Output all lines exactly, with nothing added or dropped.

** Begin **

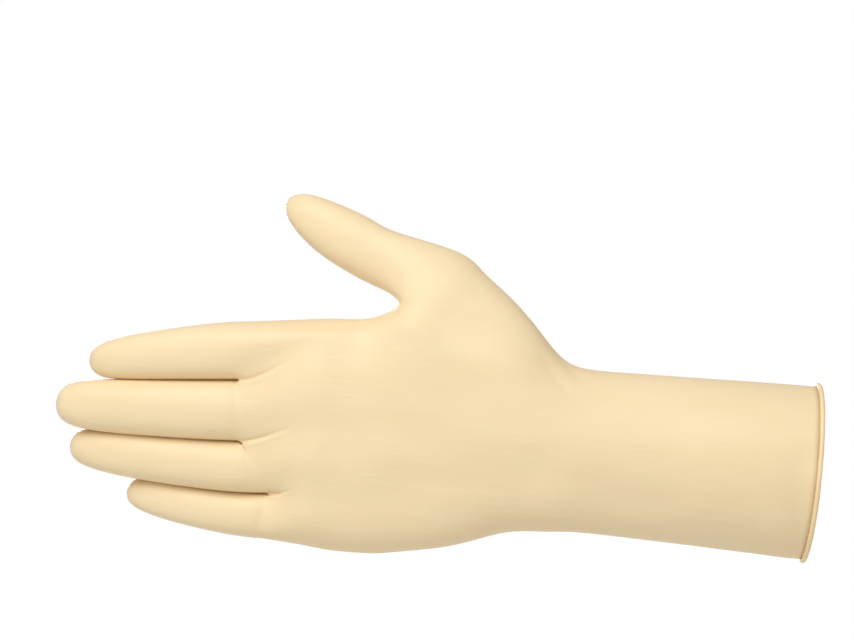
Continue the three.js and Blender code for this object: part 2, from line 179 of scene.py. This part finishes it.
# The film's look: two creams in soft clouds, satin, with the flow marks of dipping and a fine
# grain. Noise scales are per metre, those of clouds and flow marks along X, Y and Z.
CREAM = (0.868, 0.685, 0.428)
CREAM_DEEP = (0.833, 0.643, 0.388)
CREAM_SPAN = (0.3, 0.7)
FILM_SHADER = {
    "Specular IOR Level": 0.35,
    "Subsurface Weight": 0.1,
    "Subsurface Radius": (1, 0.62, 0.3),
    "Subsurface Scale": 0.0015,
}
FILM_ROUGHNESS = (0.42, 0.56)
CLOUD_SCALE = (12, 60, 60)
FLOW_SCALE = (60, 450, 450)
GRAIN_SCALE = 1600
FLOW_BUMP = {"Strength": 0.22, "Distance": 0.0005}
GRAIN_BUMP = {"Strength": 0.1, "Distance": 0.00008}

# The view: the frame is 854 pixels wide, the cuff's opening shows at ORIGIN_PIXEL, and the length
# of the glove sets the size of a pixel.
PIXEL = 0.3946
FRAME_PIXELS = (854, 640)
ORIGIN_PIXEL = (812.5, 473)
CAMERA_SENSOR = 36
CAMERA_AWAY = 1200
CAMERA_LENS = CAMERA_SENSOR * CAMERA_AWAY / (FRAME_PIXELS[0] * PIXEL)
CAMERA_PLACE = (
    (FRAME_PIXELS[0] / 2 - ORIGIN_PIXEL[0]) * PIXEL,
    -CAMERA_AWAY,
    (ORIGIN_PIXEL[1] - FRAME_PIXELS[1] / 2) * PIXEL,
)
CAMERA_CLIP = 20

# The studio, in metres. Lamps: name, place, size and power.
GLOVE_MIDDLE = (-0.15, 0, 0.03)
FLOOR_HEIGHT = -0.2
FLOOR_SIZE = (2.6, 1.8)
FLOOR_COLOUR = (0.82, 0.82, 0.81)
FLOOR_ROUGHNESS = 0.7
AMBIENT = 0.475
AMBIENT_COLOUR = (1, 0.995, 0.985)
LAMPS = [
    ("key", (-0.5, -0.9, 0.9), 0.9, 12.8),
    ("palm_fill", (-0.6, 1.3, 0.12), 0.5, 9.5),
]


def at(reach, rise, lift):
    """A point by its reach to the fingertips, rise to the thumb side and lift to the back."""
    return np.array([-reach, -lift, rise], dtype=float)


def mix(low, high, share):
    return low + (high - low) * share


def unit(vector):
    return vector / np.linalg.norm(vector)


class Cage:
    """Quads round the glove's sections, first coarse, then fitted to them."""

    def __init__(self):
        self.points = []
        self.quads = []

    def add(self, point):
        self.points.append(np.array(point, dtype=float))
        return len(self.points) - 1

    def bridge(self, near, far):
        for i, corner in enumerate(near):
            after = (i + 1) % len(near)
            self.quads.append((corner, far[i], far[after], near[after]))


def fullness(share, shape):
    """How far a section stands out, as a share of its most, at a share of its width."""
    return max(1 - abs(2 * share - 1) ** shape, 0) ** (1 / shape)


def arm_share(column):
    """The share of the width at which a column of a round section lies."""
    return (1 - math.cos(column * math.pi / COLUMNS)) / 2


def palm_shares():
    """Shares of the palm's width: each finger's middle and far side, the last a little short."""
    webs = [0]
    for finger in FINGERS:
        webs.append(webs[-1] + finger["width"] / PALM_WIDTH)
    inner = [web - PALM_DRIFT * (1 - web) for web in webs[1:-1]]
    edges = [webs[0], *inner, webs[-1]]
    shares = []
    for near, far in zip(edges, edges[1:]):
        shares += [(near + far) / 2, far]
    corner = (1 - math.sqrt(0.5)) / 2
    shares[-1] = 1 - corner * (1 - inner[-1])
    return shares


WRIST_REACH = CUFF_LENGTH * math.cos(CUFF_TILT)
WRIST_RISE = CUFF_LENGTH * math.sin(CUFF_TILT)


def hand_reach(share):
    return WRIST_REACH + share * HAND_LENGTH


def hand_rise(share):
    return WRIST_RISE + share * PALM_WIDTH


def arch_at(reach_share, palm_share):
    """How far the hand bends to the palm side, towards the fingers and the little finger."""
    return HAND_ARCH * reach_share ** ARCH_REACH_POWER * palm_share ** ARCH_RISE_POWER


def arm_ring(cage, place, flare):
    along = max(place * CUFF_LENGTH, BEAD)
    half_width = mix(WRIST_WIDTH, CUFF_WIDTH, flare) / 2
    half_depth = mix(WRIST_DEPTH, CUFF_DEPTH, flare) / 2
    ring = []
    for i in range(2 * COLUMNS):
        turn = i * math.pi / COLUMNS
        across = half_width * math.cos(turn)
        reach = along * math.cos(CUFF_TILT) - across * math.sin(CUFF_TILT)
        rise = along * math.sin(CUFF_TILT) + across * math.cos(CUFF_TILT)
        ring.append(cage.add(at(reach, rise, half_depth * math.sin(turn))))
    return ring


def close_ring(cage, front, back):
    """One ring from two rows of points that share their first and last."""
    return [cage.add(point) for point in front + back[-2:0:-1]]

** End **

--- Complete answer ---
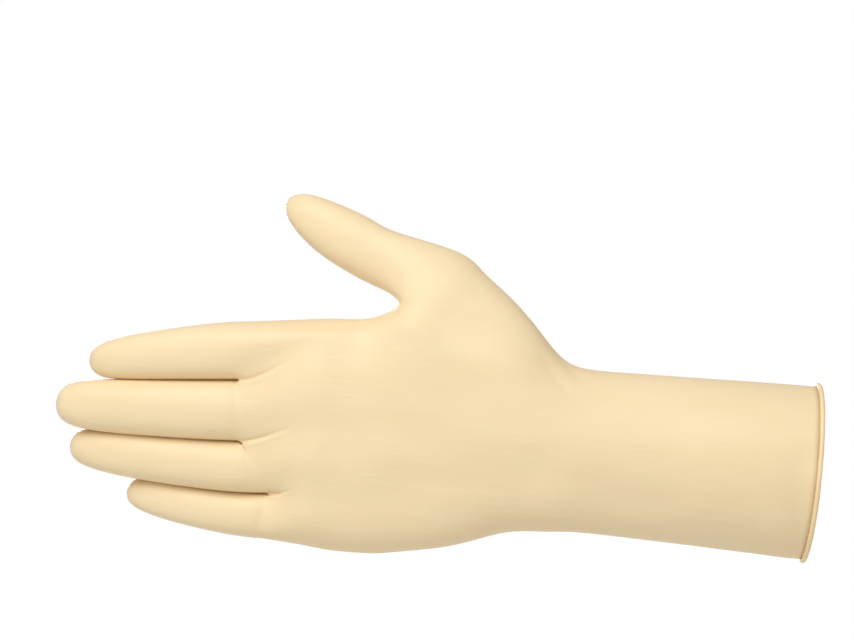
Continue the three.js and Blender code for this object: part 2, from line 179 of scene.py. This part finishes it.
# The film's look: two creams in soft clouds, satin, with the flow marks of dipping and a fine
# grain. Noise scales are per metre, those of clouds and flow marks along X, Y and Z.
CREAM = (0.868, 0.685, 0.428)
CREAM_DEEP = (0.833, 0.643, 0.388)
CREAM_SPAN = (0.3, 0.7)
FILM_SHADER = {
    "Specular IOR Level": 0.35,
    "Subsurface Weight": 0.1,
    "Subsurface Radius": (1, 0.62, 0.3),
    "Subsurface Scale": 0.0015,
}
FILM_ROUGHNESS = (0.42, 0.56)
CLOUD_SCALE = (12, 60, 60)
FLOW_SCALE = (60, 450, 450)
GRAIN_SCALE = 1600
FLOW_BUMP = {"Strength": 0.22, "Distance": 0.0005}
GRAIN_BUMP = {"Strength": 0.1, "Distance": 0.00008}

# The view: the frame is 854 pixels wide, the cuff's opening shows at ORIGIN_PIXEL, and the length
# of the glove sets the size of a pixel.
PIXEL = 0.3946
FRAME_PIXELS = (854, 640)
ORIGIN_PIXEL = (812.5, 473)
CAMERA_SENSOR = 36
CAMERA_AWAY = 1200
CAMERA_LENS = CAMERA_SENSOR * CAMERA_AWAY / (FRAME_PIXELS[0] * PIXEL)
CAMERA_PLACE = (
    (FRAME_PIXELS[0] / 2 - ORIGIN_PIXEL[0]) * PIXEL,
    -CAMERA_AWAY,
    (ORIGIN_PIXEL[1] - FRAME_PIXELS[1] / 2) * PIXEL,
)
CAMERA_CLIP = 20

# The studio, in metres. Lamps: name, place, size and power.
GLOVE_MIDDLE = (-0.15, 0, 0.03)
FLOOR_HEIGHT = -0.2
FLOOR_SIZE = (2.6, 1.8)
FLOOR_COLOUR = (0.82, 0.82, 0.81)
FLOOR_ROUGHNESS = 0.7
AMBIENT = 0.475
AMBIENT_COLOUR = (1, 0.995, 0.985)
LAMPS = [
    ("key", (-0.5, -0.9, 0.9), 0.9, 12.8),
    ("palm_fill", (-0.6, 1.3, 0.12), 0.5, 9.5),
]


def at(reach, rise, lift):
    """A point by its reach to the fingertips, rise to the thumb side and lift to the back."""
    return np.array([-reach, -lift, rise], dtype=float)


def mix(low, high, share):
    return low + (high - low) * share


def unit(vector):
    return vector / np.linalg.norm(vector)


class Cage:
    """Quads round the glove's sections, first coarse, then fitted to them."""

    def __init__(self):
        self.points = []
        self.quads = []

    def add(self, point):
        self.points.append(np.array(point, dtype=float))
        return len(self.points) - 1

    def bridge(self, near, far):
        for i, corner in enumerate(near):
            after = (i + 1) % len(near)
            self.quads.append((corner, far[i], far[after], near[after]))


def fullness(share, shape):
    """How far a section stands out, as a share of its most, at a share of its width."""
    return max(1 - abs(2 * share - 1) ** shape, 0) ** (1 / shape)


def arm_share(column):
    """The share of the width at which a column of a round section lies."""
    return (1 - math.cos(column * math.pi / COLUMNS)) / 2


def palm_shares():
    """Shares of the palm's width: each finger's middle and far side, the last a little short."""
    webs = [0]
    for finger in FINGERS:
        webs.append(webs[-1] + finger["width"] / PALM_WIDTH)
    inner = [web - PALM_DRIFT * (1 - web) for web in webs[1:-1]]
    edges = [webs[0], *inner, webs[-1]]
    shares = []
    for near, far in zip(edges, edges[1:]):
        shares += [(near + far) / 2, far]
    corner = (1 - math.sqrt(0.5)) / 2
    shares[-1] = 1 - corner * (1 - inner[-1])
    return shares


WRIST_REACH = CUFF_LENGTH * math.cos(CUFF_TILT)
WRIST_RISE = CUFF_LENGTH * math.sin(CUFF_TILT)


def hand_reach(share):
    return WRIST_REACH + share * HAND_LENGTH


def hand_rise(share):
    return WRIST_RISE + share * PALM_WIDTH


def arch_at(reach_share, palm_share):
    """How far the hand bends to the palm side, towards the fingers and the little finger."""
    return HAND_ARCH * reach_share ** ARCH_REACH_POWER * palm_share ** ARCH_RISE_POWER


def arm_ring(cage, place, flare):
    along = max(place * CUFF_LENGTH, BEAD)
    half_width = mix(WRIST_WIDTH, CUFF_WIDTH, flare) / 2
    half_depth = mix(WRIST_DEPTH, CUFF_DEPTH, flare) / 2
    ring = []
    for i in range(2 * COLUMNS):
        turn = i * math.pi / COLUMNS
        across = half_width * math.cos(turn)
        reach = along * math.cos(CUFF_TILT) - across * math.sin(CUFF_TILT)
        rise = along * math.sin(CUFF_TILT) + across * math.cos(CUFF_TILT)
        ring.append(cage.add(at(reach, rise, half_depth * math.sin(turn))))
    return ring


def close_ring(cage, front, back):
    """One ring from two rows of points that share their first and last."""
    return [cage.add(point) for point in front + back[-2:0:-1]]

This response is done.